Who are the main mediators in the Gaza talks?

Multiple reports and official statements repeatedly cite the United States, Egypt, Qatar, and Türkiye as the primary mediators. Their influence comes from different sources: U.S. leverage with Israel, Egypt’s role at Rafah, Qatar’s channels to Hamas, and Türkiye’s regional diplomacy and stated emphasis on Palestinian-led governance.

Why is the Rafah crossing so central to the negotiations?

Rafah is a critical gateway between Gaza and Egypt and functions as both a humanitarian artery and a political symbol. AP reporting describes Rafah’s reopening as a major step tied to moving forward: Egypt supports immediate reopening, while Israel has not confirmed timing. Any reopening plan also raises questions about monitoring and security arrangements.

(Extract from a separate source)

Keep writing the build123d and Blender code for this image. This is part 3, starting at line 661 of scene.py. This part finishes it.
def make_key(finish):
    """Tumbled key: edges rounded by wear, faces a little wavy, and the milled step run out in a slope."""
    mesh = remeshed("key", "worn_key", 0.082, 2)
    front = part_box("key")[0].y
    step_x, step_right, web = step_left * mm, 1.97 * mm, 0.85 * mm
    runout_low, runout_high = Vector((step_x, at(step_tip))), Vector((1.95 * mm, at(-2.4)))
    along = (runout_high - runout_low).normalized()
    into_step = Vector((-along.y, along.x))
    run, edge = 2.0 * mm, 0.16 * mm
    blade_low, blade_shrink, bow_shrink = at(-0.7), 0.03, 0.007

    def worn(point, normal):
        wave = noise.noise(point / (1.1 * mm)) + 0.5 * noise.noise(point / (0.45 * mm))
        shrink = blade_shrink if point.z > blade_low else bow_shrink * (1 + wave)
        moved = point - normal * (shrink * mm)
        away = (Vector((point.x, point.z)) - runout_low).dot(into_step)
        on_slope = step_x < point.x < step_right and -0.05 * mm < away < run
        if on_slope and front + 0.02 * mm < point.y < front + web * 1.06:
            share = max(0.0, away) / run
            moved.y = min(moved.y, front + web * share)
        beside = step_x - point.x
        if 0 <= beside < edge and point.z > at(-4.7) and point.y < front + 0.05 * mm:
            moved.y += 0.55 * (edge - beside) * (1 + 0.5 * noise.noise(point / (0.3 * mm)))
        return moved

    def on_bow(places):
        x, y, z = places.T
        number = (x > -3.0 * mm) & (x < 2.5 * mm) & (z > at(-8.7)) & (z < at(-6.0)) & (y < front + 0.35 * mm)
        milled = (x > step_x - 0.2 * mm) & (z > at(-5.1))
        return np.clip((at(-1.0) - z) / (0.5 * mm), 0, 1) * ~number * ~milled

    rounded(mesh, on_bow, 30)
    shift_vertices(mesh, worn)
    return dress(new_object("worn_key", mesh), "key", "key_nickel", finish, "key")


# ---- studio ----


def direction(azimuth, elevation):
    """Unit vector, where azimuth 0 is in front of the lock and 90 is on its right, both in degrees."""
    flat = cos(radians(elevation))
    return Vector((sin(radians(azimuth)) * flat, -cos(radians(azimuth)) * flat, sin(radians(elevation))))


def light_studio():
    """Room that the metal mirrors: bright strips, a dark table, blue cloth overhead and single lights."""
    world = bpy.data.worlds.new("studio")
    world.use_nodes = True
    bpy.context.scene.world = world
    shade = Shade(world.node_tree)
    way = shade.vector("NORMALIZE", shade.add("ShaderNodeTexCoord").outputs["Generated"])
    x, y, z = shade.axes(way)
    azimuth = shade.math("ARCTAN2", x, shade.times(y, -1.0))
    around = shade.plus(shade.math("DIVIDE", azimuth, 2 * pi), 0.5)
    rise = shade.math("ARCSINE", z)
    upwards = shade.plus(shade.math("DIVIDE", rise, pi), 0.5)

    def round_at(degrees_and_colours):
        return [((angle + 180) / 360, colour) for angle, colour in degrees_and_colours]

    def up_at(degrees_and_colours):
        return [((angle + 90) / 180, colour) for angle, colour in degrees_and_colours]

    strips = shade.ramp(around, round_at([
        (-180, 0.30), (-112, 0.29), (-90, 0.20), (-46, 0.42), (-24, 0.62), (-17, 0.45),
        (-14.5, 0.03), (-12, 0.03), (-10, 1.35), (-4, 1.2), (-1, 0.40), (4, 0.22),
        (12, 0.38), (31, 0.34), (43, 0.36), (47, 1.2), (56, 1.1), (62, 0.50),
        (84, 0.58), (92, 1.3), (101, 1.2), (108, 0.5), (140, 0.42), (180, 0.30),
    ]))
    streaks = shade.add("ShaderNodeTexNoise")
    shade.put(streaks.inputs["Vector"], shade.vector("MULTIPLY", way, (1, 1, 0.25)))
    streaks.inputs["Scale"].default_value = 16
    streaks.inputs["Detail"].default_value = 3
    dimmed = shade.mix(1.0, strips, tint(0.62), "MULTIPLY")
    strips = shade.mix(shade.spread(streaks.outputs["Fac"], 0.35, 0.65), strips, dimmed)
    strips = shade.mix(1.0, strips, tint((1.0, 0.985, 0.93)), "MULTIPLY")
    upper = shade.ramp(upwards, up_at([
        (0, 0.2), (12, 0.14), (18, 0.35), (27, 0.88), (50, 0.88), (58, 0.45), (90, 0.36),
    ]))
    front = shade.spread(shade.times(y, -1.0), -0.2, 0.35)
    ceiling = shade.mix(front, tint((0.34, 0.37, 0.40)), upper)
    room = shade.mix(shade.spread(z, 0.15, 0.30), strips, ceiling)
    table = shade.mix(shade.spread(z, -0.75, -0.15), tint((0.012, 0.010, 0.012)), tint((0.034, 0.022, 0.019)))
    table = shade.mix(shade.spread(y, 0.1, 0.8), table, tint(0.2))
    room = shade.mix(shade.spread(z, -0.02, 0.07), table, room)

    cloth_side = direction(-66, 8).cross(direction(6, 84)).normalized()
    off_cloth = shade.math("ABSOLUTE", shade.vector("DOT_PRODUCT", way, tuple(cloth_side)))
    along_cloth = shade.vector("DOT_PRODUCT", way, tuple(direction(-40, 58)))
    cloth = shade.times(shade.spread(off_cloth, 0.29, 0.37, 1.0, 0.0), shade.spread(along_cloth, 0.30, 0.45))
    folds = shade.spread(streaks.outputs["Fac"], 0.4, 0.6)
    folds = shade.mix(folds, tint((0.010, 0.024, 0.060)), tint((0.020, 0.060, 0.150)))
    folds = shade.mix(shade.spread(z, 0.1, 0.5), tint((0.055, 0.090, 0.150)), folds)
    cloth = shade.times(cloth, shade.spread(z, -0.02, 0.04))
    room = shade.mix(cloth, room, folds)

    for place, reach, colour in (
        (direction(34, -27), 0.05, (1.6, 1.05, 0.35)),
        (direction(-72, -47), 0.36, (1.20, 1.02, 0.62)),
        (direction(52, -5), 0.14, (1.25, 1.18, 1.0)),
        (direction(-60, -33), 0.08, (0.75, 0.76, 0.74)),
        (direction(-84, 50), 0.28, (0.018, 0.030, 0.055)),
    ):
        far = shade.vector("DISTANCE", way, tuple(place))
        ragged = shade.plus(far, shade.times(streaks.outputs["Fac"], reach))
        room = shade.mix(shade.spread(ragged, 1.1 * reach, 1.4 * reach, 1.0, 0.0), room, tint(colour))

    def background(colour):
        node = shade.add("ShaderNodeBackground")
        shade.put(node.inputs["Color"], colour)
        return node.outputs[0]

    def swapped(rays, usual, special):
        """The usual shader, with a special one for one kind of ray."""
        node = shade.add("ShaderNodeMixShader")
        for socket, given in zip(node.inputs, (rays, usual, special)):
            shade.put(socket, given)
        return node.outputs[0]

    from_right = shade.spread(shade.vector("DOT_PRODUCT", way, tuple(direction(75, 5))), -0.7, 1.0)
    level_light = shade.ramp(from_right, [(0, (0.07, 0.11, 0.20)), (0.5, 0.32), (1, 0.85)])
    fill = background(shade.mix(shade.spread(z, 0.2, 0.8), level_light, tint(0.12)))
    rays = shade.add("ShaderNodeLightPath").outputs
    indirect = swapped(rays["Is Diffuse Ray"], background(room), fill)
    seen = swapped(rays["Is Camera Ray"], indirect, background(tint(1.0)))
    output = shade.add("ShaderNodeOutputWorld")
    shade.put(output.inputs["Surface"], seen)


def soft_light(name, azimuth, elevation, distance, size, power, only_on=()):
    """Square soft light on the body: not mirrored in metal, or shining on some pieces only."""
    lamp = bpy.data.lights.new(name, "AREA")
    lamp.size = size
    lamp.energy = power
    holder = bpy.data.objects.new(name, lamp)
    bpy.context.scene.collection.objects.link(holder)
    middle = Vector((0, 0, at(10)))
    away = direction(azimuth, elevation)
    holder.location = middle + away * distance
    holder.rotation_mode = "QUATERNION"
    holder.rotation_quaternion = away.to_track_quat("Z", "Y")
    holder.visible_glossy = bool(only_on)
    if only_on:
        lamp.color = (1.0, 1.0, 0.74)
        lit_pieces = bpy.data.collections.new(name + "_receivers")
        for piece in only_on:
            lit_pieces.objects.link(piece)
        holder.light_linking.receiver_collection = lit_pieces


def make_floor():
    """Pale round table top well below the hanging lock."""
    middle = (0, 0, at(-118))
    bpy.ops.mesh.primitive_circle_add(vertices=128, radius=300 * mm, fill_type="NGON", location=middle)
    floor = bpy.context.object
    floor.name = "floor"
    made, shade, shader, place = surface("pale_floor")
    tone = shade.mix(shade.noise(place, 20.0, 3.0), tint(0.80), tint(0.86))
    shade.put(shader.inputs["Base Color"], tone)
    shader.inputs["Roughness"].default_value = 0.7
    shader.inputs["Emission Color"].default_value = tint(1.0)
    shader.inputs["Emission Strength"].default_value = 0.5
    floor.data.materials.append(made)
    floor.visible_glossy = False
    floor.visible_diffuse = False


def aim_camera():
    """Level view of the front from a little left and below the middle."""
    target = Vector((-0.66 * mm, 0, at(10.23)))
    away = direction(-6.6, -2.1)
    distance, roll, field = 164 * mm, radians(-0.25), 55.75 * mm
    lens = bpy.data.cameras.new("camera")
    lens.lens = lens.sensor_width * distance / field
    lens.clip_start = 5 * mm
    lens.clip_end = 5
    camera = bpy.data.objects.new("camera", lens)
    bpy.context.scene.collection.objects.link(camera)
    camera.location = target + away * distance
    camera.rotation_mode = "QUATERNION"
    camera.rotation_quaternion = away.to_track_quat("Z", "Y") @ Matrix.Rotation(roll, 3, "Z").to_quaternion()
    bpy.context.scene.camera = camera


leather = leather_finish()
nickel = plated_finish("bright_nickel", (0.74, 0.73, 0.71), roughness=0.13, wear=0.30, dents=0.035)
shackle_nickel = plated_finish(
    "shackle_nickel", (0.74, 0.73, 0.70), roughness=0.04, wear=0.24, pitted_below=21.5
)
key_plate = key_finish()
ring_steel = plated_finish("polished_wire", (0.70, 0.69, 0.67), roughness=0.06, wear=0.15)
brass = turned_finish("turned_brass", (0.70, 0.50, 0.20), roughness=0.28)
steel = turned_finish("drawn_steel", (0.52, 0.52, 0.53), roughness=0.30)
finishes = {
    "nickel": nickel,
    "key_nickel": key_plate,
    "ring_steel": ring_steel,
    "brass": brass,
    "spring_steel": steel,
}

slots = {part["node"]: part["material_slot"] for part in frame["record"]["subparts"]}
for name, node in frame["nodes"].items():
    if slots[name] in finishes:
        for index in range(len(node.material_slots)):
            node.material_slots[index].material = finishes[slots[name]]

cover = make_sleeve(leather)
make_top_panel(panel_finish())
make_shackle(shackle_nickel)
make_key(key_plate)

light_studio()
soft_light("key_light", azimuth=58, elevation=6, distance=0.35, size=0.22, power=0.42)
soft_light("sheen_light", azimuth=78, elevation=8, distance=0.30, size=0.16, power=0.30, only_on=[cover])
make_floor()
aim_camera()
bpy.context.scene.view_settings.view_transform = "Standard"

How are hostage issues affecting the timing of Phase Two?

Hostage and remains files are shaping the diplomatic sequence. AP reporting identifies Ran Gvili as pivotal to progressing to Phase Two and notes Israel launched a large-scale operation on January 25, 2026 in Gaza to locate him (dead or alive). Such cases can accelerate talks—or freeze them—because they are politically decisive for leaders.

Is the current ceasefire in Gaza holding if people are still being killed?

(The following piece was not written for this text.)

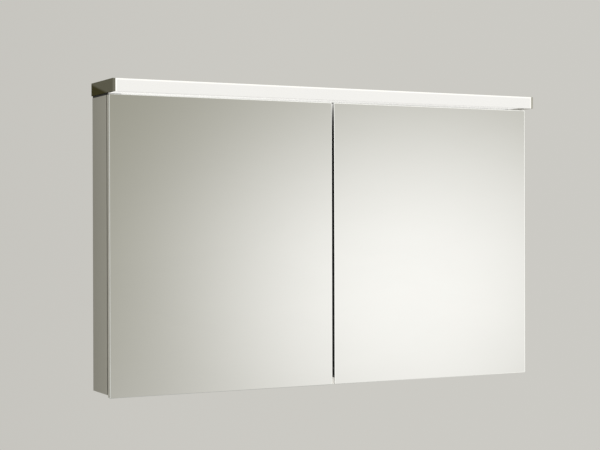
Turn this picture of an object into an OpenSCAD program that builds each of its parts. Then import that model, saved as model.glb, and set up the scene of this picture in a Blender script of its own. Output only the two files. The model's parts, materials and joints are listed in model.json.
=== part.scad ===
// Wall-hung mirror cabinet with two doors and a light canopy over them.
// X runs along the wall, the doors face -Y, Z is up.
// The wall plane is Y = 0 and Z = 0 is the line of the wall screws.

/* [Cabinet] */
// Overall width, over the canopy
cab_w = 1200; // [1000:10:1400]
// Overall height, from the door's lower edge to the canopy's top
cab_h = 750; // [700:5:800]
// Depth of the body, from the wall to the front of the side panels
body_d = 101; // [95:1:120]
// How far the body is set in from the canopy's ends, each side
body_inset = 3; // [2:0.5:6]
// Thickness of the side panels and the centre partition
panel_t = 16; // [14:1:18]
// Thickness of the top and bottom panels
deck_t = 12; // [10:1:14]
// Free space behind the back panel
back_gap = 14; // [13:0.5:16]
// Thickness of the back panel
back_t = 4; // [3:0.5:5]
// Height of the canopy's top over the wall screws
screw_drop = 95; // [90:1:110]

/* [Doors] */
// Gap between the two doors
door_gap = 6.5; // [4:0.5:8]
// Gap between the doors and the front of the body
door_off = 2.5; // [2:0.1:3]
// Thickness of the front mirror
mirror_t = 5; // [4:0.5:6]
// Thickness of the core with the inner mirror on it
core_t = 12.5; // [12:0.5:15]
// Thickness of the inner mirror
inner_t = 3; // [2:0.5:4]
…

A ceasefire can exist on paper while remaining violent in practice. AP reports more than 480 Palestinians have been killed by Israeli fire since the ceasefire began (reported as October 10), citing Gaza’s Health Ministry, highlighting how fragile the arrangement is. Disputed incidents—such as contested strikes near “safe zones”—can quickly harden negotiating positions.

What does the Israel–Lebanon monitoring mechanism tell us about preventing spillover?

France’s foreign ministry says the Israel–Lebanon ceasefire includes a monitoring mechanism chaired by the United States, with France represented by Brigadier Guillaume Ponchin. A chaired mechanism provides a structured way to handle incidents before they escalate. Its existence highlights what Gaza negotiators are still trying to build: verification and dispute channels that reduce the chance of a wider regional conflict.